The first day of class he lifted our sense of doom about names, dates and maps to memorize. Instead, he told us to circle the chairs, “because I’m going to work the room like theater in the round.” He explained our nation’s history was essentially a remarkable story of good & evil, best told around a tribal bonfire. He promised — even without the bonfire — it would be a story unlike any we’d ever heard. And remember this was years before “Hamilton” on Broadway or Ken Burns on PBS.

OK, so we weren’t quite convinced, but we were curious. He went to the blackboard — yeah, pre-historic stuff, right? — and wrote the following:

* History is a story

* All stories are true, and some even happened

* In a democracy we get to write some of it

Over the next amazing months, our history unfolded as a fabric of individual stories that somehow coalesced into a national story. John Winthrop…Sam Adams…Patrick Henry…. Abraham Lincoln….Williams Jennings Bryan….Susan B. Anthony….Woodrow Wilson…. FDR ….Eisenhower, MacArthur, Patton. Each shaping history by the way they chose to live it.

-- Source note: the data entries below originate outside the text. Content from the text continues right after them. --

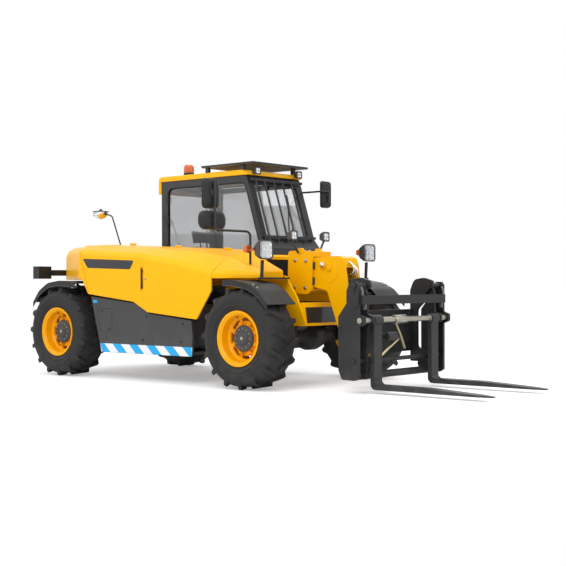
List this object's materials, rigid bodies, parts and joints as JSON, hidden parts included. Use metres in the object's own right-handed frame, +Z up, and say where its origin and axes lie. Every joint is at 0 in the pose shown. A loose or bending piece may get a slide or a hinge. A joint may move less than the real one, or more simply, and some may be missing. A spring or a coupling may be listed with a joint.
{
  "type": "telehandler",
  "caption": "Compact electric telehandler: steered wheels, side cab with a door, hinged bonnet, lifting and telescoping boom, tilting fork carriage.",
  "frame": {"origin": "on the ground under the middle of the machine's overall box", "axes": "+X towards the fork tips, +Y to the machine's left (cab side), +Z up"},
  "size_m": [4.85, 2.119, 2.029],
  "materials": {
    "yellow_paint": "gloss",
    "grey_panel": "satin",
    "black_paint": "satin",
    "cast_block": "rough",
    "black_plastic": "matte",
    "lamp_housing": "gloss",
    "signal_lens": "gloss",
    "rod_chrome": "polished",
    "zinc_shaft": "satin",
    "tinted_glass": "gloss",
    "seat_vinyl": "matte",
    "rim_paint": "gloss",
    "tyre_rubber": "matte"
  },
  "bodies": {
    "machine": {"chassis": "black_paint", "cross_members": "black_paint", "boom_tower": "black_paint", "rear_coupling": "black_paint", "battery_pack": "cast_block", "counterweight": "cast_block", "front_plates": "yellow_paint", "rear_axle": "black_paint", "front_axle": "black_paint", "side_skirt": "grey_panel", "cab_step": "grey_panel", "tail_cowl": "yellow_paint", "spine_cover": "yellow_paint", "front_wing": "yellow_paint", "cab_shell": "grey_panel", "cab_glass": "tinted_glass", "cab_roof": "yellow_paint", "operator_seat": "seat_vinyl", "control_console": "black_plastic", "roof_guard": "black_paint", "screen_bars": "black_paint", "beacon": "signal_lens", "lamp_brackets": "black_paint", "work_lamps": "lamp_housing", "signal_lamps": "signal_lens", "mirror_tubes": "black_paint", "mirrors": "black_plastic"},
    "bonnet_lid": {"bonnet": "yellow_paint", "bonnet_latch": "black_paint"},
    "door": {"cab_door": "grey_panel", "door_glass": "tinted_glass"},
    "boom": {"boom_outer": "yellow_paint", "boom_lamps": "lamp_housing"},
    "boom_tip": {"boom_inner": "yellow_paint"},
    "fork_carriage": {"carriage": "black_paint", "carriage_hooks": "black_paint", "fork_frame": "black_paint", "fork_shaft": "zinc_shaft", "forks": "black_paint"},
    "lift_cylinder": {"lift_barrel": "black_paint"},
    "lift_piston": {"lift_rod": "rod_chrome"},
    "tilt_cylinder": {"tilt_barrel": "black_paint"},
    "tilt_piston": {"tilt_rod": "rod_chrome"},
    "steer_rear_right": {"knuckle_rear_right": "black_paint", "mudguard_rear_right": "black_plastic"},
    "wheel_rear_right": {"rim_rear_right": "rim_paint", "tyre_rear_right": "tyre_rubber"},
    "steer_rear_left": {"knuckle_rear_left": "black_paint", "mudguard_rear_left": "black_plastic"},
    "wheel_rear_left": {"rim_rear_left": "rim_paint", "tyre_rear_left": "tyre_rubber"},
    "steer_front_right": {"knuckle_front_right": "black_paint", "mudguard_front_right": "black_plastic"},
    "wheel_front_right": {"rim_front_right": "rim_paint", "tyre_front_right": "tyre_rubber"},
    "steer_front_left": {"knuckle_front_left": "black_paint", "mudguard_front_left": "black_plastic"},
    "wheel_front_left": {"rim_front_left": "rim_paint", "tyre_front_left": "tyre_rubber"}
  },
  "joints": [
    {"name": "boom_lift", "type": "hinge", "parent": "machine", "child": "boom", "pos_m": [-2.324, -0.03, 1.05], "axis": [0, -1, 0], "range_deg": [0, 65]},
    {"name": "boom_extend", "type": "slide", "parent": "boom", "child": "boom_tip", "axis": [0.9994, 0, -0.0349], "range_m": [0, 2.2]},
    {"name": "carriage_tilt", "type": "hinge", "parent": "boom_tip", "child": "fork_carriage", "pos_m": [1.006, -0.03, 0.32], "axis": [0, 1, 0], "range_deg": [-15, 65]},
    {"name": "lift_cylinder_swing", "type": "hinge", "parent": "machine", "child": "lift_cylinder", "pos_m": [-2.204, -0.03, 0.52], "axis": [0, -1, 0], "range_deg": [0, 51.5]},
    {"name": "lift_rod_slide", "type": "slide", "parent": "lift_cylinder", "child": "lift_piston", "axis": [0.9575, 0, 0.2883], "range_m": [0, 0.5117]},
    {"name": "tilt_cylinder_swing", "type": "hinge", "parent": "boom_tip", "child": "tilt_cylinder", "pos_m": [0.696, -0.03, 0.985], "axis": [0, -1, 0], "range_deg": [-1.25, 5.25]},
    {"name": "tilt_rod_slide", "type": "slide", "parent": "tilt_cylinder", "child": "tilt_piston", "axis": [0.6247, 0, -0.7809], "range_m": [-0.0596, 0.2567]},
    {"name": "bonnet_open", "type": "hinge", "parent": "machine", "child": "bonnet_lid", "pos_m": [-1.654, -0.336, 1.25], "axis": [-0.9983, 0, 0.0584], "range_deg": [0, 60]},
    {"name": "cab_door_open", "type": "hinge", "parent": "machine", "child": "door", "pos_m": [-1.579, 0.89, 1.3], "axis": [0, 0, 1], "range_deg": [0, 85]},
    {"name": "steer_rear_right", "type": "hinge", "parent": "machine", "child": "steer_rear_right", "pos_m": [-1.974, -0.66, 0.415], "axis": [0, 0, -1], "range_deg": [-30, 30]},
    {"name": "spin_rear_right", "type": "hinge", "parent": "steer_rear_right", "child": "wheel_rear_right", "pos_m": [-1.974, -0.765, 0.415], "axis": [0, 1, 0], "continuous": true},
    {"name": "steer_rear_left", "type": "hinge", "parent": "machine", "child": "steer_rear_left", "pos_m": [-1.974, 0.66, 0.415], "axis": [0, 0, -1], "range_deg": [-30, 30]},
    {"name": "spin_rear_left", "type": "hinge", "parent": "steer_rear_left", "child": "wheel_rear_left", "pos_m": [-1.974, 0.765, 0.415], "axis": [0, 1, 0], "continuous": true},
    {"name": "steer_front_right", "type": "hinge", "parent": "machine", "child": "steer_front_right", "pos_m": [0.376, -0.66, 0.415], "axis": [0, 0, 1], "range_deg": [-30, 30]},
    {"name": "spin_front_right", "type": "hinge", "parent": "steer_front_right", "child": "wheel_front_right", "pos_m": [0.376, -0.765, 0.415], "axis": [0, 1, 0], "continuous": true},
    {"name": "steer_front_left", "type": "hinge", "parent": "machine", "child": "steer_front_left", "pos_m": [0.376, 0.66, 0.415], "axis": [0, 0, 1], "range_deg": [-30, 30]},
    {"name": "spin_front_left", "type": "hinge", "parent": "steer_front_left", "child": "wheel_front_left", "pos_m": [0.376, 0.765, 0.415], "axis": [0, 1, 0], "continuous": true}
  ],
  "couplings": [
    {"joint": "lift_cylinder_swing", "follows": "boom_lift", "ratio": 0.79146},
    {"joint": "lift_rod_slide", "follows": "boom_lift", "m_per_rad": 0.45017},
    {"joint": "tilt_cylinder_swing", "follows": "carriage_tilt", "ratio": 0.08},
    {"joint": "tilt_rod_slide", "follows": "carriage_tilt", "m_per_rad": 0.22587},
    {"joint": "steer_front_right", "follows": "steer_front_left", "ratio": 1},
    {"joint": "steer_rear_right", "follows": "steer_rear_left", "ratio": 1}
  ]
}
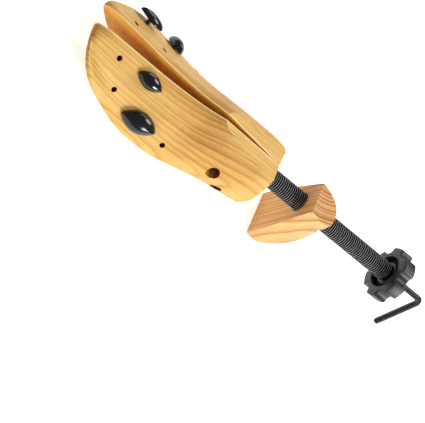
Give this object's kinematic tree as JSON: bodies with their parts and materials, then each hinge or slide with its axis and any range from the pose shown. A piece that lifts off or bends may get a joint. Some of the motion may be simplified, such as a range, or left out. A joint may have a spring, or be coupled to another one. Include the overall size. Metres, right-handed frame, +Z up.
{
  "type": "shoe tree",
  "caption": "Adjustable shoe tree and stretcher: split wooden forepart that spreads, wooden heel block on a black length screw with lobed knob, steel crank, push-in plugs.",
  "frame": {"origin": "centre of the heel block's bottom face", "axes": "+X towards the toe, +Y to the tree's left, +Z up"},
  "size_m": [0.3877, 0.0873, 0.1025],
  "materials": {
    "forepart_wood": "pale yellow pine, sanded and waxed",
    "heel_wood": "orange pine, sanded",
    "screw_plastic": "black, satin crests",
    "knob_plastic": "moulded dark grey",
    "plug_plastic": "glossy black",
    "nut_plastic": "black insert",
    "wedge_plastic": "greased nylon",
    "rod_steel": "blackened hexagonal bar",
    "plated_steel": "zinc plated",
    "block_metal": "die cast",
    "brass": "turned"
  },
  "bodies": {
    "hinge": {"hinge_block": "block_metal", "hinge_pins": "plated_steel"},
    "length_screw": {"length_screw": "screw_plastic", "screw_retaining_ring": "plated_steel", "length_knob": "knob_plastic", "knob_pins": "plated_steel"},
    "heel": {"heel_block": "heel_wood", "heel_nut": "nut_plastic"},
    "crank": {"crank_rod": "rod_steel", "spreader_spindle": "plated_steel", "spindle_pin": "plated_steel", "rod_collar": "plated_steel", "collar_screw": "plated_steel", "thrust_washer": "plated_steel"},
    "spreader": {"spreader_wedge": "wedge_plastic", "spreader_nut": "brass"},
    "left_half": {"left_last_half": "forepart_wood", "left_hinge_leaf": "plated_steel", "left_leaf_screws": "plated_steel", "left_wear_plate": "plated_steel", "left_plate_screws": "plated_steel"},
    "right_half": {"right_last_half": "forepart_wood", "right_hinge_leaf": "plated_steel", "right_leaf_screws": "plated_steel", "right_wear_plate": "plated_steel", "right_plate_screws": "plated_steel"},
    "left_small_plug": {"left_small_plug": "plug_plastic"},
    "left_large_plug": {"left_large_plug": "plug_plastic"},
    "right_toe_plug": {"right_toe_plug": "plug_plastic"},
    "right_ball_plug": {"right_ball_plug": "plug_plastic"}
  },
  "joints": [
    {"name": "crank_turn", "type": "hinge", "parent": "hinge", "child": "crank", "pos_m": [0.026, 0, 0.055], "axis": [0.9744, 0, -0.225], "range_deg": [-1255, 1440]},
    {"name": "left_swing", "type": "hinge", "parent": "hinge", "child": "left_half", "pos_m": [0.07472, 0, 0.04375], "axis": [0.225, 0, 0.9744], "range_deg": [-2.3, 2.8]},
    {"name": "right_swing", "type": "hinge", "parent": "hinge", "child": "right_half", "pos_m": [0.07472, 0, 0.04375], "axis": [0.225, 0, 0.9744], "range_deg": [-2.8, 2.3]},
    {"name": "spreader_slide", "type": "slide", "parent": "hinge", "child": "spreader", "axis": [-0.9744, 0, 0.225], "range_m": [-0.0071, 0.0081]},
    {"name": "screw_turn", "type": "hinge", "parent": "hinge", "child": "length_screw", "pos_m": [0.026, 0, 0.055], "axis": [0.9744, 0, -0.225], "range_deg": [-6480, 10800]},
    {"name": "heel_slide", "type": "slide", "parent": "hinge", "child": "heel", "axis": [-0.9744, 0, 0.225], "range_m": [-0.0362, 0.0602]},
    {"name": "left_small_plug_pull", "type": "slide", "parent": "left_half", "child": "left_small_plug", "axis": [0.1048, 0.6364, 0.7642], "range_m": [0, 0.0085]},
    {"name": "left_large_plug_pull", "type": "slide", "parent": "left_half", "child": "left_large_plug", "axis": [0.0614, 0.7256, 0.6854], "range_m": [0, 0.0085]},
    {"name": "right_toe_plug_pull", "type": "slide", "parent": "right_half", "child": "right_toe_plug", "axis": [0.0141, -0.6504, 0.7594], "range_m": [-0.0015, 0.0085]},
    {"name": "right_ball_plug_pull", "type": "slide", "parent": "right_half", "child": "right_ball_plug", "axis": [0.0614, -0.7256, 0.6854], "range_m": [0, 0.0085]}
  ],
  "couplings": [
    {"joint": "left_swing", "follows": "crank_turn", "ratio": 0.0018259},
    {"joint": "right_swing", "follows": "crank_turn", "ratio": -0.0018259},
    {"joint": "spreader_slide", "follows": "crank_turn", "m_per_rad": 0.00031831},
    {"joint": "heel_slide", "follows": "screw_turn", "m_per_rad": 0.00031831}
  ]
}
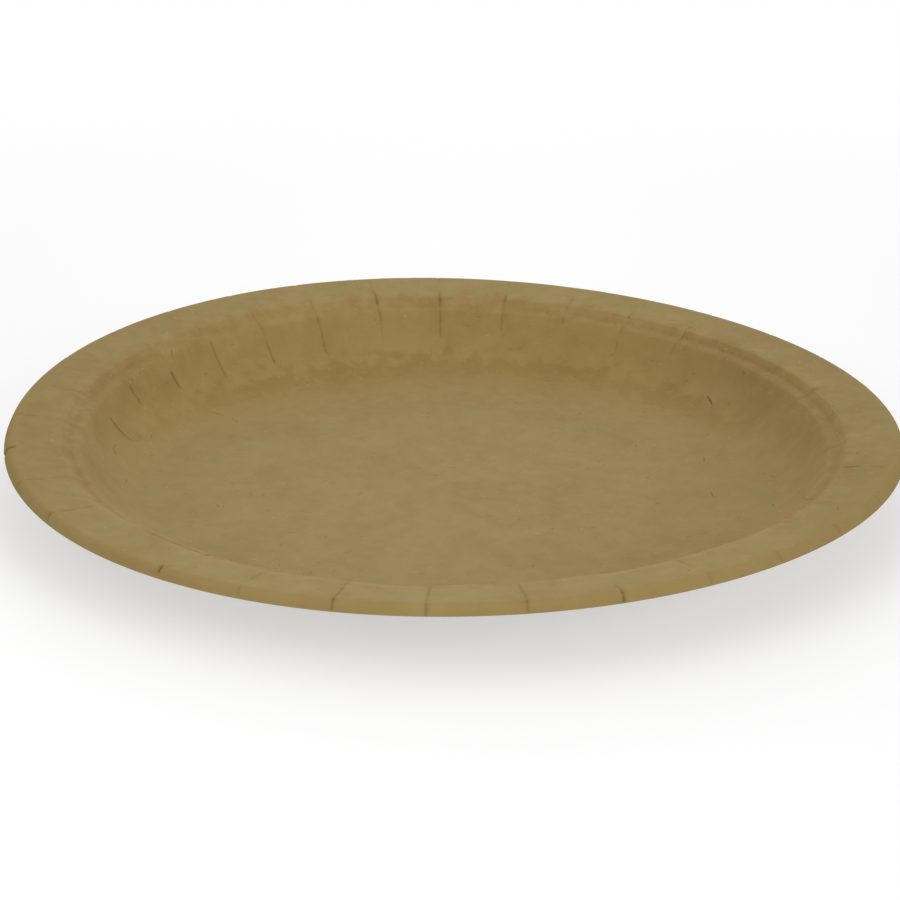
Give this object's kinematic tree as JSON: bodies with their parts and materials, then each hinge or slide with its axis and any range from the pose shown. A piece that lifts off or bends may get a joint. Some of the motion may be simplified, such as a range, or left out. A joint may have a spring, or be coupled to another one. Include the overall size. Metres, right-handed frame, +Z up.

Our class had graduated by that terrible 1963 in Dallas; but I believe his students, wherever we all were that day, were magnificently equipped to fathom and respond in the best traditions of good citizenship


Mr Chips’ second marker became more and more clear as together we discovered that facts and myths have a parallax relationship. Columbus, the Pilgrims, Davey Crockett,  Horace Greeley, Jesse James, Teddy Roosevelt are all facts; what helps align them is the same myth. The consuming belief that humanity can find its newest Edens by always moving westward.

As Mr Chips noted, myths are not lies; they are the collective beliefs of a people that can help shape their destiny. The tall-in-the-saddle Cowboy; thepluck and luck of the the inventive individual Capitalist; our American Exceptionalism; our destiny as that City On A Hill for the rest of the world.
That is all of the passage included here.